If you've read this far, and you find yourself curious about this strange place where people really don't care what your real name is, but do care to know you, this general information website is a perfect place to start, particularly since it includes information about other incarnations of The Place besides Usenet, and will also help you find the FAQs (called All Abouts) and provide you with some historical background and a few words from our Creator himself.

Wednesday, July 05, 2006

 

Do you know what July 4th really means?

Do you know what July 4th really means?

I considered doing a July 4th posting, for all the obvious reasons, the chief of which is my strong opinion about the definition of patriotism, and how it applies to being a US citizen.

Instead, I offer my anti-July 4th posting, and it goes a little something like this (cue acoustic guitar)...
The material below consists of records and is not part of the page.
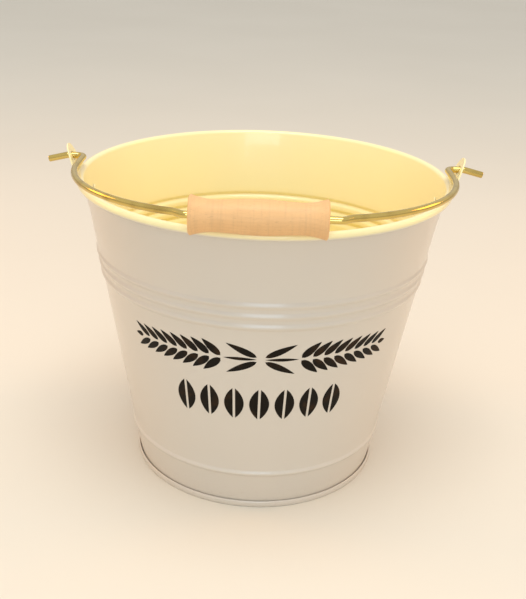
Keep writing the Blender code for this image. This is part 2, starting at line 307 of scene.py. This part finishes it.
def bent_mesh(name, shape, place):
    """Carries each point of a sheet (across, up, proud) to its place, and makes it a mesh."""
    for vert in shape.verts:
        vert.co = place(*vert.co)
    bmesh.ops.recalc_face_normals(shape, faces=shape.faces)
    mesh = bpy.data.meshes.new(name)
    shape.to_mesh(mesh)
    shape.free()
    return mesh


def weigh_normals(piece):
    """Keeps the broad faces flat in the shading where softened edges meet them."""
    weigh = piece.modifiers.new("flat_faces", "WEIGHTED_NORMAL")
    weigh.weight = 100
    weigh.keep_sharp = True


# ---------------------------------------------------------------- node helpers

def new_material(name):
    material = bpy.data.materials.new(name)
    material.use_nodes = True
    return material, material.node_tree, material.node_tree.nodes["Principled BSDF"]


def add(tree, kind, inputs=None, **settings):
    """A node with its settings; each input is a value, or the socket that feeds it."""
    node = tree.nodes.new(kind)
    for name, value in settings.items():
        setattr(node, name, value)
    for key, value in (inputs or {}).items():
        if isinstance(value, bpy.types.NodeSocket):
            tree.links.new(value, node.inputs[key])
        else:
            node.inputs[key].default_value = value
    return node


def sums(tree, operation, first, second=0.0):
    return add(tree, "ShaderNodeMath", {0: first, 1: second}, operation=operation).outputs[0]


def span(tree, value, low, high, to_low=0.0, to_high=1.0):
    """Maps a value smoothly from one range to another."""
    inputs = {"Value": value, 1: low, 2: high, 3: to_low, 4: to_high}
    return add(tree, "ShaderNodeMapRange", inputs, interpolation_type="SMOOTHSTEP").outputs[0]


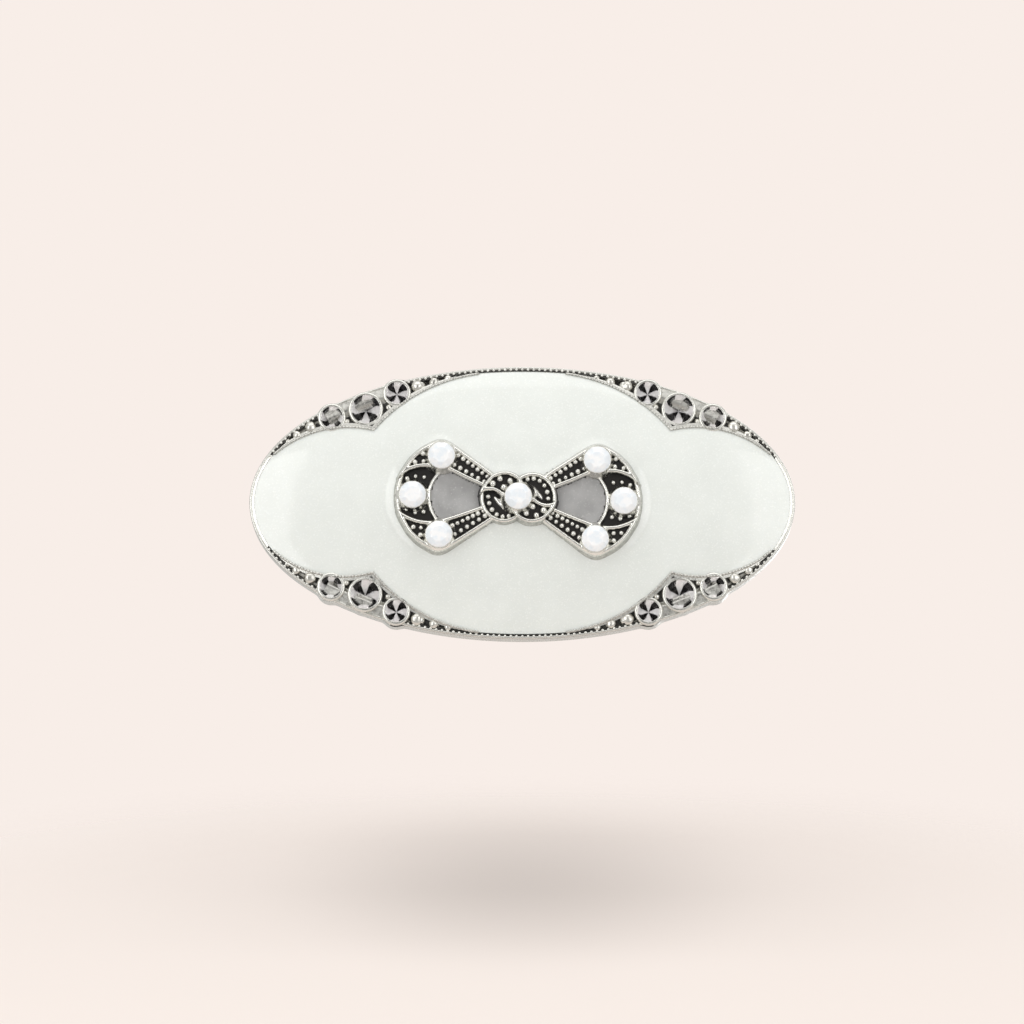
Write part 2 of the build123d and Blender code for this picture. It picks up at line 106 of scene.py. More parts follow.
# %% [markdown]
# ### Plated casting
# Antique silver plate: a bright, slightly warm metal on what the polishing mop touches, and near
# black oxide in what it can't reach. The mesh carries how exposed each point is in an attribute
# called crest, from 0 in a hollow to 1 on a rubbed edge. Noise at 0.4 mm breaks up the border
# between the two, and fine pits of 0.09 mm give the cast skin.

# %% Antique silver plate
def antique_silver(name, bright, dark, exposed, smooth, rough):
    """exposed is how bare the metal is all over, or None where the mesh carries it as crest."""
    made, tree, place = new_finish(name)
    worn = node(tree, "TexNoise", {"Vector": place, "Scale": per_mm(0.4), "Detail": 4.0})
    pits = node(tree, "TexNoise", {"Vector": place, "Scale": per_mm(0.09), "Detail": 2.0})
    if exposed is None:
        exposed = node(tree, "Attribute", attribute_name="crest").outputs["Fac"]
    patchy = node(tree, "Math", {0: worn.outputs["Fac"], 1: 0.28, 2: -0.14}, operation="MULTIPLY_ADD")
    shown = node(tree, "Math", {0: exposed, 1: patchy.outputs[0]}, operation="ADD")
    base = ramp(tree, shown.outputs[0], 0.3, 0.62, colour(dark), colour(bright))
    metal = node(tree, "MapRange", {"Value": shown.outputs[0], "From Min": 0.2, "From Max": 0.5,
                                    "To Min": 0.55, "To Max": 1.0})
    gloss = node(tree, "MapRange", {"Value": worn.outputs["Fac"], "From Min": 0.3, "From Max": 0.7,
                                    "To Min": smooth, "To Max": rough})
    dull = node(tree, "MapRange", {"Value": shown.outputs[0], "From Min": 0.25, "From Max": 0.6,
                                   "To Min": 0.5, "To Max": 0.0})
    total = node(tree, "Math", {0: gloss.outputs[0], 1: dull.outputs[0]}, operation="MAXIMUM")
    skin = node(tree, "Bump", {"Height": pits.outputs["Fac"], "Strength": 0.25, "Distance": 0.02 * MM})
    shader = node(tree, "BsdfPrincipled", {"Base Color": base, "Metallic": metal.outputs[0],
                                           "Roughness": total.outputs[0], "Normal": skin.outputs[0]})
    node(tree, "OutputMaterial", {"Surface": shader.outputs[0]})
    return made


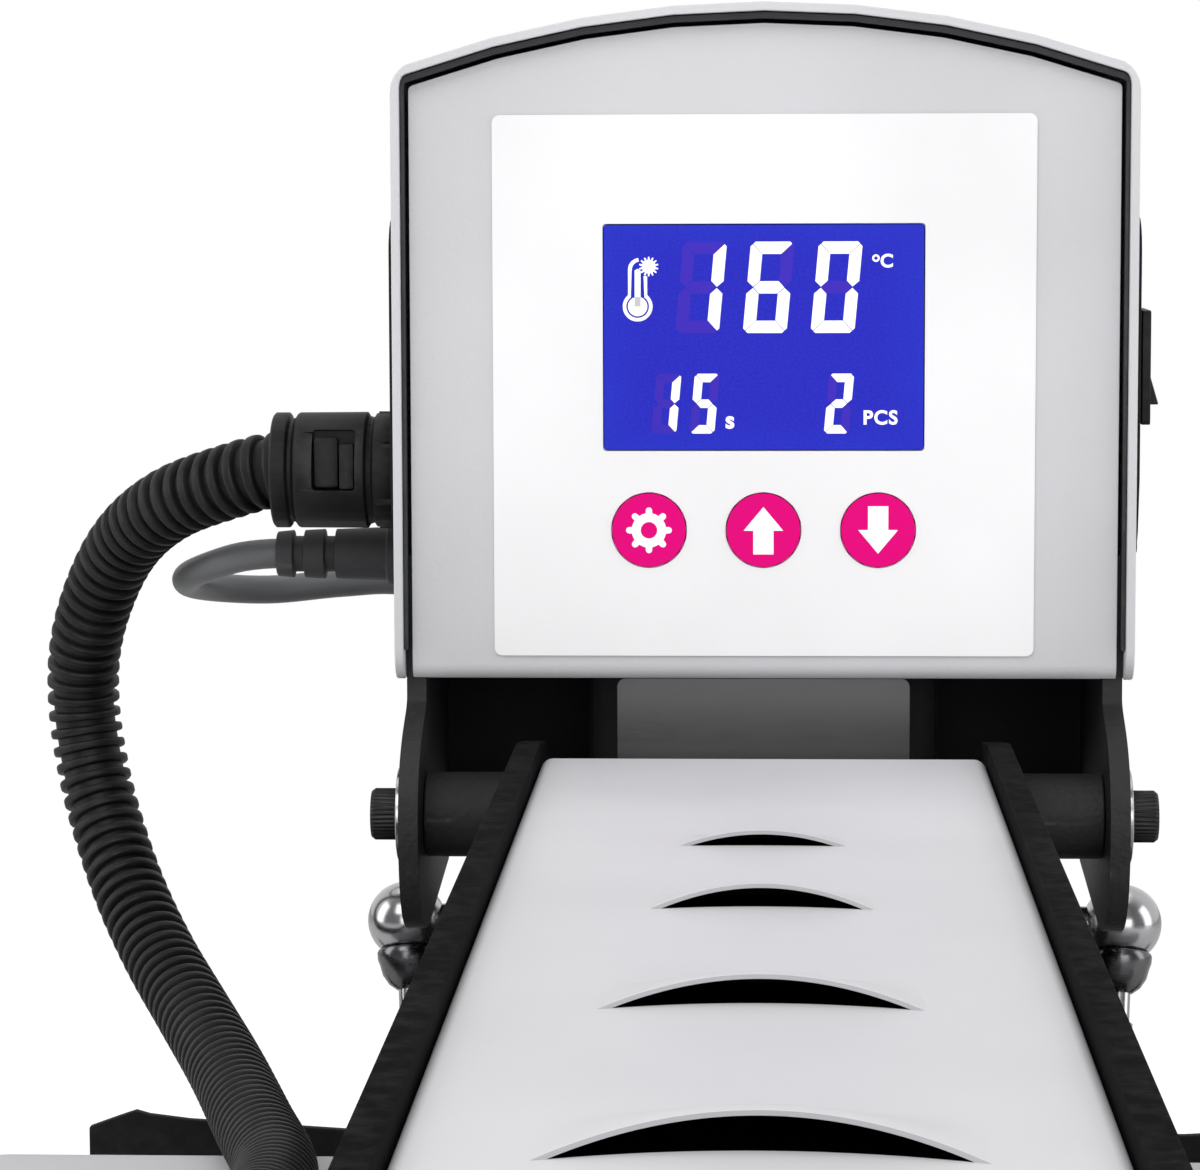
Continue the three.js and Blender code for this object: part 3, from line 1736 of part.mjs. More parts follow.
// Frames carried along a row of points without twist; the first and last ones
// are square to the given directions, where there are any.
function framesAlong(points, first, last) {
  const frames = [];
  let normal = new THREE.Vector3(0, 0, 1);
  points.forEach((point, index) => {
    const before = points[Math.max(index - 1, 0)];
    const after = points[Math.min(index + 1, points.length - 1)];
    const tangent = after.clone().sub(before).normalize();
    if (index === 0 && first) tangent.copy(first);
    if (index === points.length - 1 && last) tangent.copy(last);
    if (index === 0 && Math.abs(tangent.z) > Math.SQRT1_2) normal.set(0, 1, 0);
    normal = normal.clone().addScaledVector(tangent, -normal.dot(tangent)).normalize();
    frames.push({ point, normal, binormal: tangent.clone().cross(normal) });
  });
  return frames;
}

function ringAt({ point, normal, binormal }, radius, sides) {
  return Array.from({ length: sides }, (_, index) => {
    const angle = (2 * Math.PI * index) / sides;
    return point
      .clone()
      .addScaledVector(normal, radius * Math.cos(angle))
      .addScaledVector(binormal, radius * Math.sin(angle));
  });
}

// Skin over a row of rings; with capped ends, or closed on itself.
function skin(rings, closed) {
  const sides = rings[0].length;
  const triangles = [];
  const last = closed ? rings.length : rings.length - 1;
  for (let row = 0; row < last; row += 1) {
    const [near, far] = [rings[row], rings[(row + 1) % rings.length]];
    for (let index = 0; index < sides; index += 1) {
      const next = (index + 1) % sides;
      triangles.push(near[index], near[next], far[index]);
      triangles.push(near[next], far[next], far[index]);
    }
  }
  if (!closed) {
    const [first, end] = [rings[0], rings[rings.length - 1]];
    for (let index = 1; index < sides - 1; index += 1) {
      triangles.push(first[0], first[index + 1], first[index]);
      triangles.push(end[0], end[index], end[index + 1]);
    }
  }
  return new THREE.BufferGeometry().setFromPoints(triangles);
}

function conduitHose() {
  const curve = new THREE.CatmullRomCurve3(points3(hoseRoute), false, "centripetal");
  const ribs = Math.round(curve.getLength() / hose.ribPitch);
  const frames = framesAlong(curve.getSpacedPoints(2 * ribs));
  const outside = frames.map((frame, index) =>
    ringAt(frame, index % 2 ? hose.radius : hose.rootRadius, hose.sides),
  );
  const stations = frames.filter((_, index) => index % (2 * hose.boreEvery) === 0);
  if (stations[stations.length - 1] !== frames[frames.length - 1]) {
    stations.push(frames[frames.length - 1]);
  }
  const inside = stations
    .reverse()
    .map((frame) => ringAt(frame, hose.boreRadius, hose.sides));
  console.log("conduit: " + ribs + " ribs, " + curve.getLength().toFixed(0) + " mm");
  return skin([...outside, ...inside], true);
}

// Points of the coil, from its first turn on the floor to the last.
function coilPoints() {
  const low = cord.radius + floorGap;
  const steps = coil.turns * cord.coilSteps;
  return Array.from({ length: steps + 1 }, (_, step) => {
    const turnsDone = step / cord.coilSteps;
    const angle = Math.PI + 2 * Math.PI * turnsDone;
    return new THREE.Vector3(
      coil.x + coil.radius * Math.cos(angle),
      coil.back + coil.radius * Math.sin(angle),
      low + coil.pitch * turnsDone,
    );
  });
}

// The least gap between two stretches of a tube that are far apart along it.
function leastSelfGap(points, radius) {
  const away = Math.ceil(cord.coilSteps / 3);
  let least = Infinity;
  points.forEach((point, index) => {
    for (let other = index + away; other < points.length; other += 1) {
      least = Math.min(least, point.distanceTo(points[other]) - 2 * radius);
    }
  });
  return least;
}

function cordGroup() {
  const group = new THREE.Group();
  const turns = coilPoints();
  const end = turns[turns.length - 1];
  const lead = points3(plugRoute);
  const leadCurve = new THREE.CatmullRomCurve3([...lead, turns[0]], false, "centripetal");
  const leadPoints = leadCurve.getPoints(lead.length * 3).slice(0, -1);
  const tip = end.clone().add(new THREE.Vector3(0, -coil.lead, 0));
  const coilRow = [...leadPoints, ...turns, tip];
  console.log("coil: least gap " + leastSelfGap(coilRow, cord.radius).toFixed(2) + " mm");
  const coilRings = framesAlong(coilRow).map((frame) =>
    ringAt(frame, cord.radius, cord.coilSides),
  );
  const drop = tip.clone().add(new THREE.Vector3(0, -seat, 0));
  const before = drop.clone().add(new THREE.Vector3(0, -cord.radius, 0));
  const free = new THREE.CatmullRomCurve3(
    [...points3(cordRoute), before, drop],
    false,
    "centripetal",
  );
  const steps = Math.round(free.getLength() / (4 * cord.radius));
  const outwards = new THREE.Vector3(-1, 0, 0);
  const backwards = new THREE.Vector3(0, 1, 0);
  const freeRow = free.getSpacedPoints(steps);
  const freeRings = framesAlong(freeRow, outwards, backwards).map((frame) =>
    ringAt(frame, cord.radius, cord.sides),
  );
  const length = new THREE.CatmullRomCurve3(coilRow).getLength();
  console.log("lead: free " + free.getLength().toFixed(0) + ", coil " + length.toFixed(0));
  group.add(
    piece("power_cord", greyPvc, skin(freeRings, false)),
    piece("power_cord_coil", greyPvc, skin(coilRings, false)),
    piece("mains_plug", greyPvc, mainsPlug(plugRoute[0])),
  );
  return group;
}

// A round earthed plug that lies on the floor at the end of the lead.
function mainsPlug(at) {
  const { radius, length, pin, pinLength, pinPitch } = plug;
  const bore = cord.radius + seat;
  const tail = 2 * radius * 0.6;
  const body = turned(
    [
      [0, radius * 0.6],
      [bore, radius * 0.6],
      [bore, -seat - tail / 2],
      [radius * 0.36, -seat - tail / 2],
      [radius * 0.45, radius * 0.4],
      [radius * 0.8, radius * 0.7],
      [radius, length * 0.7],
      [radius, length],
      [0, length],
    ],
    "y",
    at,
  );
  const pins = sides.map(([, side]) =>
    disc(
      pin,
      [at[1] + length - overrun, at[1] + length + pinLength],
      "y",
      [at[0] + (side * pinPitch) / 2, 0, at[2]],
      smallSteps,
    ),
  );
  return join(body, ...pins);
}

// ---- The whole press ----

const press = new THREE.Group();
press.name = "flat_heat_press";
press.position.y = pivot.back;
press.add(
  baseGroup(),
  piece("column", blackSteel, columnSolid()),
  piece("back_plate", blackSteel, backPlateSolid()),
  earGroup(),
  headGroup(),
  armGroup(),
  platenGroup(),
  latchGroup(),
  switchGroup(),
  piece("conduit_gland", blackPlastic, headGland()),
  piece("strain_relief", blackPlastic, strainRelief()),
  piece("conduit_hose", blackPlastic, conduitHose()),
  cordGroup(),
);
for (const [name, side] of sides) press.add(...strutPair(name, side));

export default press;
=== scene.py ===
"""Flat heat press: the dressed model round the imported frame, its light and its camera.

Every size is in millimetres in the press's own frame: X across, Y back from the
pivot of the lift arms and Z up from the bench. Meshes are put into the row frame,
in metres, when they are made.
"""

from __future__ import annotations

import json
import logging
import math
from dataclasses import dataclass
from enum import Enum
from typing import Callable, Sequence

import bmesh
import bpy
from mathutils import Matrix, Vector
from mathutils.geometry import tessellate_polygon

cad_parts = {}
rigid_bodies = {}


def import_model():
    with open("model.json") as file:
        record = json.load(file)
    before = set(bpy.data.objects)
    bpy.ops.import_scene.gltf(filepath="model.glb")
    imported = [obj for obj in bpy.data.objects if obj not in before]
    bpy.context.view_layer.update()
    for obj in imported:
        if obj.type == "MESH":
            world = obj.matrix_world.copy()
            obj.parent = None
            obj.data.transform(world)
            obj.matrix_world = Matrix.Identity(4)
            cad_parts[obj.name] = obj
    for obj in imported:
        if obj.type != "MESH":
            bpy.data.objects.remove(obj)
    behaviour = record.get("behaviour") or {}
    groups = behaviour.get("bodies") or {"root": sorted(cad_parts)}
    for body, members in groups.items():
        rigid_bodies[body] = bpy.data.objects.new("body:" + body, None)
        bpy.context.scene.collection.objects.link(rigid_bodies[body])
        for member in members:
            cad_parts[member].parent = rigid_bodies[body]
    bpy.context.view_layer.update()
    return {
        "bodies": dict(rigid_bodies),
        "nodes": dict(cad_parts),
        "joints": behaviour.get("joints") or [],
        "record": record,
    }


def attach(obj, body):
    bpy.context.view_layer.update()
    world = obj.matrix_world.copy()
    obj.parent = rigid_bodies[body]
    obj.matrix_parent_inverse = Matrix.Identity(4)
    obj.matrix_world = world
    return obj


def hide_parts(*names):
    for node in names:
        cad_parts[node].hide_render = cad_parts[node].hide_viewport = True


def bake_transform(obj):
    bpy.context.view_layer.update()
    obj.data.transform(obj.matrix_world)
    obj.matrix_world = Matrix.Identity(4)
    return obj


LOG = logging.getLogger("heat_press")
LOG.setLevel(logging.INFO)

MM = 0.001  # metres in a millimetre
PIVOT_BACK = 237.5  # the pivot's place along Y in the row frame
PIVOT_UP = 258.5  # height of the pivot
ARM_OUTER = 61.2  # outer face of a lift arm, across
CLEAR = 0.3  # gap between pieces that don't touch
PRINT = 0.04  # thickness of print
SIDES = (("left", -1), ("right", 1))
FINE = 64  # facets round a large turned piece
ROUND = 40  # facets round a small one
CORNER_STEPS = 8  # facets round a rectangle's corner
WELD = 1e-7  # metres within which points are one
SOLID_WELD = 1e-6  # the same in a frame solid
FLAT = 0.5  # degrees within which faces of a frame solid are one
NONE = 1e-6  # a radius that counts as none
SMOOTH_ANGLE = math.radians(32)  # edges over it stay sharp
BEVEL_ANGLE = math.radians(40)  # edges over it get a bevel
FONT_WEIGHT = 0.03  # how much bolder print is than its font
QUARTER = math.pi / 2

Thing = bpy.types.Object
Node = bpy.types.Node
Socket = bpy.types.NodeSocket
Tree = bpy.types.NodeTree
Point = Sequence[float]
Pair = tuple[float, float]
Outline = list[Pair]
Colour = tuple[float, float, float]


class Axis(Enum):
    """Direction that a prism or a turned piece runs along."""

    X = "x"
    Y = "y"
    Z = "z"

    def at(self, u: float, v: float, along: float) -> Vector:
        """A point from its coordinates across the axis, in the frame's order, and along it."""
        if self is Axis.X:
            return Vector((along, u, v))
        if self is Axis.Y:
            return Vector((u, along, v))
        return Vector((u, v, along))


# ---- Meshes ----


def to_row(point: Point) -> Vector:
    """The place in the row frame, in metres, of a point of the press's frame."""
    x, y, z = point
    return Vector((x, y + PIVOT_BACK, z)) * MM


def linked(name: str, data: bpy.types.ID) -> Thing:
    """A new object of some data, in the scene."""
    made = bpy.data.objects.new(name, data)
    bpy.context.scene.collection.objects.link(made)
    return made


def cleaned(mesh: bpy.types.Mesh, weld: float = WELD, flat: float = 0.0) -> bpy.types.Mesh:
    """The mesh with its doubles merged and its faces looking outwards.

    Args:
        mesh: the mesh.
        weld: metres within which points are one, or 0.
        flat: degrees within which neighbouring faces are one, or 0.

    Returns:
        The same mesh.
    """
    work = bmesh.new()
    work.from_mesh(mesh)
    if weld:
        bmesh.ops.remove_doubles(work, verts=work.verts, dist=weld)
    if flat:
        limit = math.radians(flat)
        bmesh.ops.dissolve_limit(work, angle_limit=limit, verts=work.verts, edges=work.edges)
    bmesh.ops.recalc_face_normals(work, faces=work.faces)
    work.to_mesh(mesh)
    work.free()
    return mesh


def mesh_object(name: str, points: Sequence[Point], faces: Sequence[Sequence[int]]) -> Thing:
    """A new object from points of the press's frame and rows of their indices."""
    mesh = bpy.data.meshes.new(name)
    mesh.from_pydata([to_row(p) for p in points], [], [list(f) for f in faces])
    return linked(name, cleaned(mesh))


def modify(made: Thing, kind: str, **settings: object) -> None:
    """Adds a modifier of a kind to an object, with its settings by name."""
    step = made.modifiers.new(kind.lower(), kind)
    for name, value in settings.items():
        setattr(step, name, value)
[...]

US citizens more than two-to-three generations removed from immigration do not, in my experience, understand what freedom is. Many of them can be excused in part for their separation from the coin of liberty (blood shed in defense of or in acquiring it), but those who have seen this payment cannot use that excuse, and it is all the more damning for their lack of understanding in the face of the proof.

I do not ask anyone to reverse their course concerning the current firestorm over immigration. We are all, myself included at least twice so far in this post, free to be wrong and to declare our being wrong in a loud voice. I do demand that everyone, opponents and supporters alike, stop for a few minutes and put yourselves into the shoes of the impoverished Mexican who risks his life to cross the border. What is he thinking? What is his goal? What motivates him to take those risks?

If you are having difficulty imagining any of that, and I am not faulting you if you are, then allow me to give a brief synopsis of my own background. I'm sure you can find someone near you with a similar story, who may even be pleased to share it with you and help you answer those questions.

Father: raised in a militaristic culture (Montenegro) to support yet another militaristic culture (Serbia), he was on the losing side of a civil war (Tito's communist conquest of Yugoslavia), held in prison as a possible war criminal (losers often get charged as war criminals), and was saved from extradition and certain death only by the grace of the Allied liberation of Italy.

Mother: raised in a Jewish family in Croatia, she with her brother and parents escaped the Ustashi (the local Nazis) only because a Catholic priest helped them acquire false baptismal and confirmation papers, and because they were wealthy enough to travel quickly; made their way to northern Italy, where for almost four years they survived only due to the noble grace and sacrifices of the Italian peasant farmers who refused to be accomplices to murder, and gladly entered the displaced persons camp outside of Asti when the Allies came through, which is where my parents met.

Family: my eldest sibling was born in Asti, which with the marriage papers made them Italians in the eyes of US immigration, forcing them to the end of a very long waiting list for the quota. So, they spent many months in Santiago, Chile, to establish residency and qualify for the Chilean quota. They finally arrived in the US just before sibling number 2 could be born in Chile. I'm number three. Of my father's three brothers only the youngest survived by fleeing to Switzerland, the other two were captured and executed along with their father. None of his sisters had children; his surviving brother had one daughter that I know of, and has two grandsons. Of my mother's extended families, more than 75% were murdered by the Nazis.

That is the blood price of my citizenship.

I'm not saying Mexico is that bad, or that it is better. I am saying that you should all make an effort to get the facts and stories straight before deciding either way about illegal immigration from that country. Understanding the blood price may be the most important history lesson you ever learn.